| Aim |
Write out exactly the lines between the line containing "function addPiece(group, name, geometry, material)" and the line containing "for node in", including both of those lines, and nothing more.

□ □ □ □

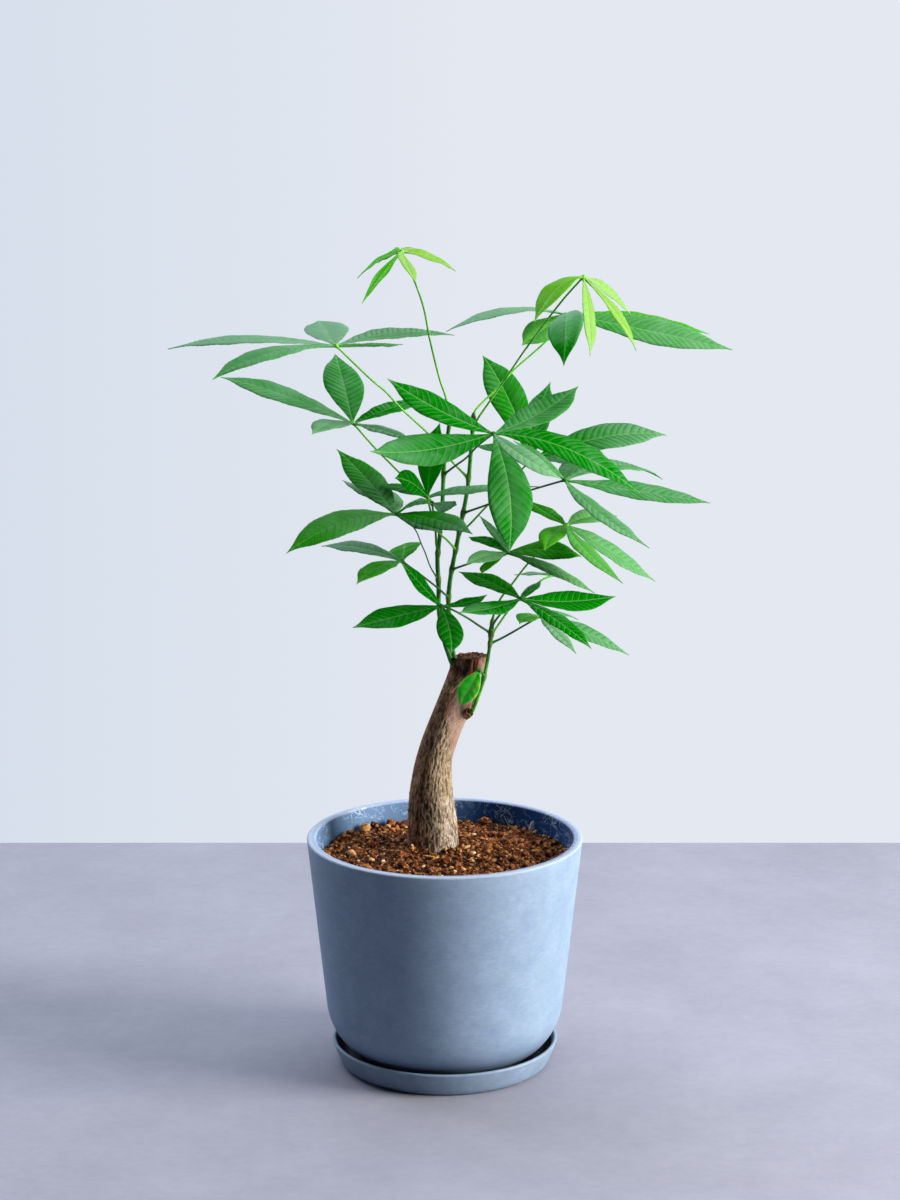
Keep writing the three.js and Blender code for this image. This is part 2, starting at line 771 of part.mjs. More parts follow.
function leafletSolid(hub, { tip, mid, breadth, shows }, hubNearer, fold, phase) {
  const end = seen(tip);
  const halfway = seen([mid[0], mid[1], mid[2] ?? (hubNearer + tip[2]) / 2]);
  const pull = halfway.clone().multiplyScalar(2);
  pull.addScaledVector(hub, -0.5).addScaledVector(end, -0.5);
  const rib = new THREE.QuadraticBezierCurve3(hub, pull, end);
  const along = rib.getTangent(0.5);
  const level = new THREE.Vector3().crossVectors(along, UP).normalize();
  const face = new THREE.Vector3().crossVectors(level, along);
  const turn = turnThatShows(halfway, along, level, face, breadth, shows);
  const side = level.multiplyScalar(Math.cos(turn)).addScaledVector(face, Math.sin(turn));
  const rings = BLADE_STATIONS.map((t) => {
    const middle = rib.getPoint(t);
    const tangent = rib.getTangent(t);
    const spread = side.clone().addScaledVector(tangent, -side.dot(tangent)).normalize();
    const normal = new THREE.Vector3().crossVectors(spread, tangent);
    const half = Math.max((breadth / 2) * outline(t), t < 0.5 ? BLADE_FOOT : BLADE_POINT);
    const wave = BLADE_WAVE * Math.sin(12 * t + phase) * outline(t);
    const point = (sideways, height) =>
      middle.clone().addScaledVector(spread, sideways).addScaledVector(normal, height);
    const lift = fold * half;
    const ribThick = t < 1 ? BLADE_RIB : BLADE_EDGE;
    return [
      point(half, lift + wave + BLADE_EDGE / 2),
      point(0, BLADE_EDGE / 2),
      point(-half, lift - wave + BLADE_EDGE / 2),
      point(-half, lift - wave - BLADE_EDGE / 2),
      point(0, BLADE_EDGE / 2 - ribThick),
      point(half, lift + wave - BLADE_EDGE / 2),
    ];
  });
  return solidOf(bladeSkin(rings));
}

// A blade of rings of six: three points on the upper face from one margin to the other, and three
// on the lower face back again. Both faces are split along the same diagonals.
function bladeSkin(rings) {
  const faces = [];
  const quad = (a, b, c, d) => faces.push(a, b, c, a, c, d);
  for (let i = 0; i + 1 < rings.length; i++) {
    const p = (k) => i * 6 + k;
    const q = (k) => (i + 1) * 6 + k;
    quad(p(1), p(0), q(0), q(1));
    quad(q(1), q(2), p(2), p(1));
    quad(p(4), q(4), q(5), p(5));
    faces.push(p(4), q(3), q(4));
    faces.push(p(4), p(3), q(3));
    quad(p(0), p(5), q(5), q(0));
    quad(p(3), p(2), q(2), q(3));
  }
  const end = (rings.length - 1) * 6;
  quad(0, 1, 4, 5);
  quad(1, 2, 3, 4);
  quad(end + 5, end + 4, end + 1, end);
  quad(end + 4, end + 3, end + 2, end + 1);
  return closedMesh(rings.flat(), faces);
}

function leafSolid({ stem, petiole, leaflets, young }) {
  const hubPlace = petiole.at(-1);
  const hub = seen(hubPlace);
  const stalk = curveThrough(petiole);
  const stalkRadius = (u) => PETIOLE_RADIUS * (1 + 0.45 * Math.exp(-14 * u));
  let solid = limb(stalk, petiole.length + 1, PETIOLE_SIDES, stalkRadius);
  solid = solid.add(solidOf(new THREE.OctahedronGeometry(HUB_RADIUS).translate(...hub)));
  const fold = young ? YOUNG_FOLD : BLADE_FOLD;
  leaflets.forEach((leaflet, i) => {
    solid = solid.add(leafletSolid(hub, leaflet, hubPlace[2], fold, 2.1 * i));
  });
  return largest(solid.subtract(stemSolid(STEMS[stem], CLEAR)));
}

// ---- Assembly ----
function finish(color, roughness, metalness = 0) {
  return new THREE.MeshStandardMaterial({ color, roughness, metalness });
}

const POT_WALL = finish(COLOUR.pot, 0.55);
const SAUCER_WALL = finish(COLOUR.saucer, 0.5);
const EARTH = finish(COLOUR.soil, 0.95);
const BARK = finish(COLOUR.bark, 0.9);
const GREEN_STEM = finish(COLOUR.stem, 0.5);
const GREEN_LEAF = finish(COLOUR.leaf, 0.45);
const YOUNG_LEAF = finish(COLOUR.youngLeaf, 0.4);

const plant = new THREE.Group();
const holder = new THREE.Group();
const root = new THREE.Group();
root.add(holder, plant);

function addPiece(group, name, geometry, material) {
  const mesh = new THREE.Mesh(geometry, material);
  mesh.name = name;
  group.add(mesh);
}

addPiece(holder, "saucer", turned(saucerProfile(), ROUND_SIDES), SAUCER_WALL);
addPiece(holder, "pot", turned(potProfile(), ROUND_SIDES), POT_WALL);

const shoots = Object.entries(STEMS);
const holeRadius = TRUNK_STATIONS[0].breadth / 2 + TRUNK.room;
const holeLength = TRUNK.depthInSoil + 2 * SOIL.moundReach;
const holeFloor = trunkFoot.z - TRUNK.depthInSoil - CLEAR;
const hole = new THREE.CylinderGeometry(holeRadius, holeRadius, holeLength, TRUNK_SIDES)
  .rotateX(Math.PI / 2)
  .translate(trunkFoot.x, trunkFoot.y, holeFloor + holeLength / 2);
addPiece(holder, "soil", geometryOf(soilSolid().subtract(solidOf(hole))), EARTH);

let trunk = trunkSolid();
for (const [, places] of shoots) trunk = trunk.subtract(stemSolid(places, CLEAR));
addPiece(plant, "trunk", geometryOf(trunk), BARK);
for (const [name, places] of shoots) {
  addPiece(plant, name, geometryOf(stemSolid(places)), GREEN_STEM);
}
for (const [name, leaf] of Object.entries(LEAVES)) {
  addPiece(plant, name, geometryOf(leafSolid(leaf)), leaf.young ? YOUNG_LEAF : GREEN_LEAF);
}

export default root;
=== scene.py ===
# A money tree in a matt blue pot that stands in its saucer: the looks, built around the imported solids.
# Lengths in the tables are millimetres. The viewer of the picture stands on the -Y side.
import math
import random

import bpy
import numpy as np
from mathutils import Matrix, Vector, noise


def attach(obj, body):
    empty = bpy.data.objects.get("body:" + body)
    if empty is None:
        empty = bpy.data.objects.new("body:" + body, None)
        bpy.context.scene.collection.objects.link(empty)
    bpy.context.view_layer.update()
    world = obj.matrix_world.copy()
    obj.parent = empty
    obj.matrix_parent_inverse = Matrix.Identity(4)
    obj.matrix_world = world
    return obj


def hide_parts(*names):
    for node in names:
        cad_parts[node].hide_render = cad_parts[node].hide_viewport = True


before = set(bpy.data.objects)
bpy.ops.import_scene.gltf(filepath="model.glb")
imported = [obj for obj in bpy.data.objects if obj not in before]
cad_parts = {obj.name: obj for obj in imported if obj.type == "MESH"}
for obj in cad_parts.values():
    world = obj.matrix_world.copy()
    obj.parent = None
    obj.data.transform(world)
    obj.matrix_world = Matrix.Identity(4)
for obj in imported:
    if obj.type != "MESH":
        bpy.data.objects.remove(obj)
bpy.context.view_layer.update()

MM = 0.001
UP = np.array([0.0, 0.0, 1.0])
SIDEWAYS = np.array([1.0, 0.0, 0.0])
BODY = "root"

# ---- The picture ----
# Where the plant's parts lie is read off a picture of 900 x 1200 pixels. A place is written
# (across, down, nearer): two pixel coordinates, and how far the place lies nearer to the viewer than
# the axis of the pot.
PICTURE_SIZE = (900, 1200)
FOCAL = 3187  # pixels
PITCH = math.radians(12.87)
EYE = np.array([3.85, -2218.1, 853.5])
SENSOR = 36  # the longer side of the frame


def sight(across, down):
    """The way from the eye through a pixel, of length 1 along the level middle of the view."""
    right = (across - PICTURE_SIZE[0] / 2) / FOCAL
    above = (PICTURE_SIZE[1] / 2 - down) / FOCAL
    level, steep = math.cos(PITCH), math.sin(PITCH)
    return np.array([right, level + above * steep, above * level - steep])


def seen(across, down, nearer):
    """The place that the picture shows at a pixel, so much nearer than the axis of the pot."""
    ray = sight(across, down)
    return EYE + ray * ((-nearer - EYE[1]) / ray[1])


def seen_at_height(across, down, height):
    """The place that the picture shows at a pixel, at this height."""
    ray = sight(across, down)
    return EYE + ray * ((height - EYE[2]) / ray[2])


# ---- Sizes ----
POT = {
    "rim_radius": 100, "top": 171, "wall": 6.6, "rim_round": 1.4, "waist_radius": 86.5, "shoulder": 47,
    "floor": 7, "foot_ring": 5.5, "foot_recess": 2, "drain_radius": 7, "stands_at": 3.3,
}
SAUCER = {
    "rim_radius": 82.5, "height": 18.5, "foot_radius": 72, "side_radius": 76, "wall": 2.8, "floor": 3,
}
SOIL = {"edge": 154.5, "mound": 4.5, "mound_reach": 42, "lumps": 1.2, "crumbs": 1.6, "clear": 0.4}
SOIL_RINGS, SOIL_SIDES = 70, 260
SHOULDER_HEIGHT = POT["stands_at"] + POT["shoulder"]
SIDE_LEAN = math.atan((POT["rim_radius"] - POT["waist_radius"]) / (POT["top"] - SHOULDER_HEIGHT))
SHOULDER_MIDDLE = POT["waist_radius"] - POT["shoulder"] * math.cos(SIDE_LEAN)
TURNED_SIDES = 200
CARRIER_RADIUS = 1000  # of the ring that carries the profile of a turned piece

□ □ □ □

| Written reply |
function addPiece(group, name, geometry, material) {
  const mesh = new THREE.Mesh(geometry, material);
  mesh.name = name;
  group.add(mesh);
}

addPiece(holder, "saucer", turned(saucerProfile(), ROUND_SIDES), SAUCER_WALL);
addPiece(holder, "pot", turned(potProfile(), ROUND_SIDES), POT_WALL);

const shoots = Object.entries(STEMS);
const holeRadius = TRUNK_STATIONS[0].breadth / 2 + TRUNK.room;
const holeLength = TRUNK.depthInSoil + 2 * SOIL.moundReach;
const holeFloor = trunkFoot.z - TRUNK.depthInSoil - CLEAR;
const hole = new THREE.CylinderGeometry(holeRadius, holeRadius, holeLength, TRUNK_SIDES)
  .rotateX(Math.PI / 2)
  .translate(trunkFoot.x, trunkFoot.y, holeFloor + holeLength / 2);
addPiece(holder, "soil", geometryOf(soilSolid().subtract(solidOf(hole))), EARTH);

let trunk = trunkSolid();
for (const [, places] of shoots) trunk = trunk.subtract(stemSolid(places, CLEAR));
addPiece(plant, "trunk", geometryOf(trunk), BARK);
for (const [name, places] of shoots) {
  addPiece(plant, name, geometryOf(stemSolid(places)), GREEN_STEM);
}
for (const [name, leaf] of Object.entries(LEAVES)) {
  addPiece(plant, name, geometryOf(leafSolid(leaf)), leaf.young ? YOUNG_LEAF : GREEN_LEAF);
}

export default root;
=== scene.py ===
# A money tree in a matt blue pot that stands in its saucer: the looks, built around the imported solids.
# Lengths in the tables are millimetres. The viewer of the picture stands on the -Y side.
import math
import random

import bpy
import numpy as np
from mathutils import Matrix, Vector, noise


def attach(obj, body):
    empty = bpy.data.objects.get("body:" + body)
    if empty is None:
        empty = bpy.data.objects.new("body:" + body, None)
        bpy.context.scene.collection.objects.link(empty)
    bpy.context.view_layer.update()
    world = obj.matrix_world.copy()
    obj.parent = empty
    obj.matrix_parent_inverse = Matrix.Identity(4)
    obj.matrix_world = world
    return obj


def hide_parts(*names):
    for node in names:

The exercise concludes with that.